That said… I also enjoy shooting my pistol (A Glock 17 9mm)

I enjoy shooting. There is something about it that I just really enjoy. I take classes in Israeli Tactical Point Shooting – (which has an emphasis on dealing with terror situations and not criminal assault, rounds are not chambered until the gun is actually pulled). The more I go through these classes the more I realize just how powerful a gun really is, and how it should never be taken lightly or be a weapon of “first resort”. The rhetoric coming from the NRA and hard-core supporters sickens me. In my opinion, when a gun becomes a response of “first resort”, these are the people that should absolutely NOT have guns or any deadly weapon.

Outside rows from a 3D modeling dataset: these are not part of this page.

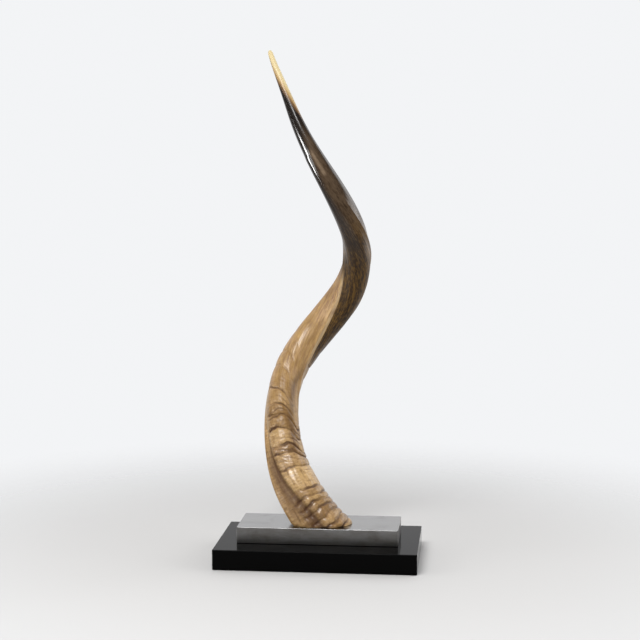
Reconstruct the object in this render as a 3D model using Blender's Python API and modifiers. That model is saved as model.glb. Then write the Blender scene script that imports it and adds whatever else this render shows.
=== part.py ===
"""A kudu horn on a stand: the horn is cut off flat and stands on a metal block, and the block on a black base.

All sizes are in metres. +Z is up, +X is to the right and +Y to the back as the horn is seen from the front.
The origin is the centre of the black base's underside.
"""

import math

import bmesh
import bpy
import numpy as np

COLLECTION = "kudu_horn"

# The stand. Widths run along X, depths along Y. The block is centred on the base.
BASE_WIDTH = 0.250
BASE_DEPTH = 0.150
BASE_HEIGHT = 0.025
BLOCK_WIDTH = 0.200
BLOCK_DEPTH = 0.078
BLOCK_HEIGHT = 0.020
BASE_EDGE_ROUND = 0.0010
BLOCK_EDGE_ROUND = 0.0008
REST_GAP = 0.0003

# The horn winds like a corkscrew round an upright line, which stands at this place in X and Y.
HORN_FOOT_Z = BASE_HEIGHT + BLOCK_HEIGHT + 2 * REST_GAP
TURN_AXIS = (0.002, 0.050)

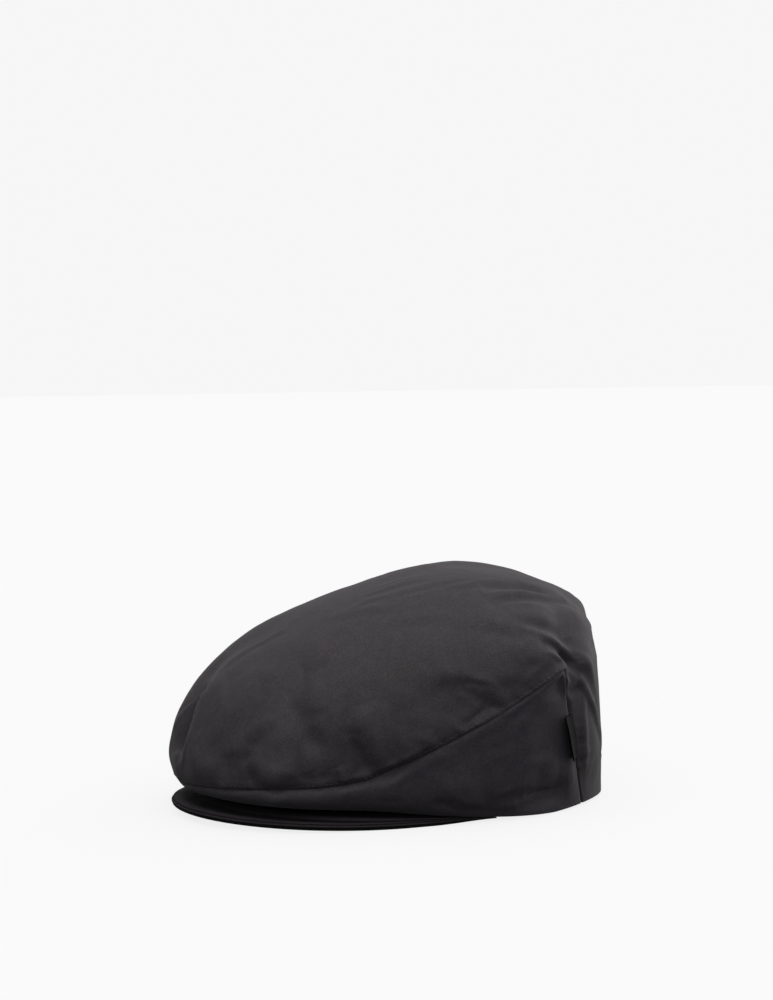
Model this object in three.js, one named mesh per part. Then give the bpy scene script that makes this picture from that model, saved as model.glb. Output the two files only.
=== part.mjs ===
// A flat cap of waxed cotton, standing as it rests on a table: on its rear hem and on the sides of its peak.
// Millimetres, +Z up. The wearer faces -Y, and the wearer's left is +X. The floor is z = 0.
import * as THREE from 'three';

// Head opening: an oval, measured at the outside of the hem
const HEM_HALF_LENGTH = 101;
const HEM_HALF_WIDTH = 82;
// The peak lifts the front of the hem, and the cloth sags back to the floor behind.
// The hem lies flat on the floor from this share of the half length behind the head's axis.
const HEM_FRONT_LIFT = 11;
const HEM_LIFT_POWER = 1.15;
const HEM_FLOOR_FROM = 0.4;
const HEM_WIDTH = 3;          // the turned hem, which is two layers thick
const CLOTH = 1.8;            // outer cloth with its plain inside
const HEM_BLEND = 9;          // the height over which the hem thins to the cloth
const GAP = 0.3;              // between neighbouring pieces
const CROWN_HEIGHT = 136;     // at the crown's middle, over the floor
// The head's axis lies this far behind the middle of the cap's length
const AXIS_Y = 31;

// Sections of the outer surface, at even angles from the front round to the back.
// r is measured from the head's axis, z from the floor.
// low: what the side panel bulges toward; seam: where it meets the crown panel;
// edge, shoulder and top: what the crown is drawn toward on its way from the seam to its middle.
const SECTIONS = table(
  ['angle', 'lowR', 'lowZ', 'seamR', 'seamZ', 'edgeR', 'edgeZ', 'shoulderR', 'shoulderZ', 'topR', 'topZ'],
  [
    [0, 158, 9.5, 160, 19, 177, 37, 145, 97, 62, 130],
    [22.5, 150, 9, 145, 23.5, 161, 41, 142, 99, 60, 131],
    [45, 112, 10, 111, 28, 128, 52, 116, 107, 55, 134],
    [67.5, 98, 14, 100, 47, 107, 72, 99, 117, 50, 137],
    [90, 95, 24, 100, 67, 103, 90, 97, 126, 48, 138],
    [112.5, 95, 36, 103, 87, 104, 106, 97, 127, 48, 139],
    [135, 97, 38, 99, 86, 98, 106, 97, 127, 50, 138.5],
    [157.5, 98, 40, 95, 86, 90, 104, 95, 126, 50, 138],
    [180, 100, 40, 95, 86, 92, 104, 94, 126, 50, 138],
  ],
);
const SECTION_STEP = SECTIONS[1].angle;

// The rear seam leans forward from the hem to its corner with the crown's seam: degrees from the front
const REAR_SEAM_AT_HEM = 135;
const REAR_SEAM_LEAN = -29.5;
const REAR_SEAM_CURVE = 5;

// The main folds and dents. Each runs from one place to another on the surface, given by its angle from the
// front (plus toward the wearer's left) and its level (0 hem, 1 seam, 2 middle of the crown).
// depth is how far the cloth goes in (minus) or stands out (plus).
const FOLDS = table(
  ['name', 'angle', 'level', 'toAngle', 'toLevel', 'width', 'depth'],
  [
    ['front_crease', -9, 1.42, 3, 1.12, 9, -3.5],
    ['front_crease_right', -32, 1.4, -22, 1.14, 11, -3],
    ['front_valley', 25, 1.46, 21, 1.22, 11, -3],
    ['broad_valley', 29, 1.45, 38, 1.18, 12, -3.5],
    ['short_crease', 43, 1.28, 52, 1.04, 9, -4.5],
    ['valley_over_seam', 60, 1.36, 90, 1.12, 12, -4],
    ['corner_fold', 104, 1.25, 117, 1.03, 9, -6],
    ['corner_ridge', 121, 0.95, 150, 0.4, 10, 2.5],
    ['top_rear_valley', 97, 1.55, 148, 1.5, 13, -5],
    ['top_rear_valley_right', -100, 1.45, -145, 1.4, 14, -4],
    ['corner_fold_right', -103, 1.22, -119, 1.0, 10, -5],
    ['back_dent', 176, 0.9, -160, 0.45, 14, -4],
    ['side_dent_right', -48, 1.3, -60, 1.05, 12, -4],
    ['hem_crease', 86, 0.3, 112, 0.26, 8, -2.5],
    ['hem_crease_right', -90, 0.32, -116, 0.24, 9, -2.5],
  ],
);
const FOLD_STOPS = 6;         // stretches that a fold's line is measured along
const FOLD_KEEP_OFF_HEM = 10; // folds fade out within this height over the hem

// The peak
const PEAK_REACH = 62;        // beyond the hem, at the front
const PEAK_HALF_ANGLE = 86;
const PEAK_ROUNDNESS = 3.2;   // how quickly the reach falls off to the sides
const PEAK_THICKNESS = 3.8;
const PEAK_END_THICKNESS = 1.8;
const PEAK_UNDER_HEM = 2.6;   // how far it runs in under the hem
const PEAK_ARCH = 4;          // how high the middle of its rim stands over the floor
const PEAK_ARCH_ANGLE = 58;   // where the rim comes down to the floor on each side

// The ribbon tab in the left rear seam
const TAB_LOW_LEVEL = 0.4;
const TAB_HIGH_LEVEL = 0.7;
const TAB_OUT = 10;
const TAB_THICKNESS = 1.0;
const TAB_LEAN = 72;          // degrees that it lies forward from standing straight out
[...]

So I just want people to understand when I come out in support of the gun control laws I support, that people understand I don’t want to take away peoples rights to sport shoot, hunt, or protect their family. What I do want is to regulate the availability of Guns and their destructive power.

When the horrible tragedy at Newton happened, the NRA and their supporters were out in force talking about how in Israel teachers are armed and that “They really know how to deal with Guns there.” One Paulist acquaintance, claimed he was going to move to Israel IF the Feds “came after his guns”. In response to this I wrote a diary titled: Israel to NRA and Tea Party: You have no idea what you are talking about

In that diary, I showed what were Israeli Gun Control laws, so I want to excerpt that part again:

Gun Owner Licensing

Genuine Reason Required for Firearm License:

Applicants for a gun owner’s license in Israel are required to prove genuine reason to possess a firearm, for example, self-defense, hunting and sport

Minimum Age for Firearm Possession

The minimum age for gun ownership in Israel is 27 years and 21 years if served in the military

Gun Owner Background Checks

An applicant for a firearm license in Israel must pass background checks which consider health, mental and criminal records

Gun Owner Licensing Period

In Israel gun owners must re-apply and re-qualify for their firearm license every 3 years

Licensing Records

In Israel, authorities maintain a record of individual civilians licensed to acquire, possess, sell or transfer a firearm or ammunition

Limit on Quantity, Type of Ammunition

A licensed firearm owner in Israel is permitted to possess a limited quantity of ammunition.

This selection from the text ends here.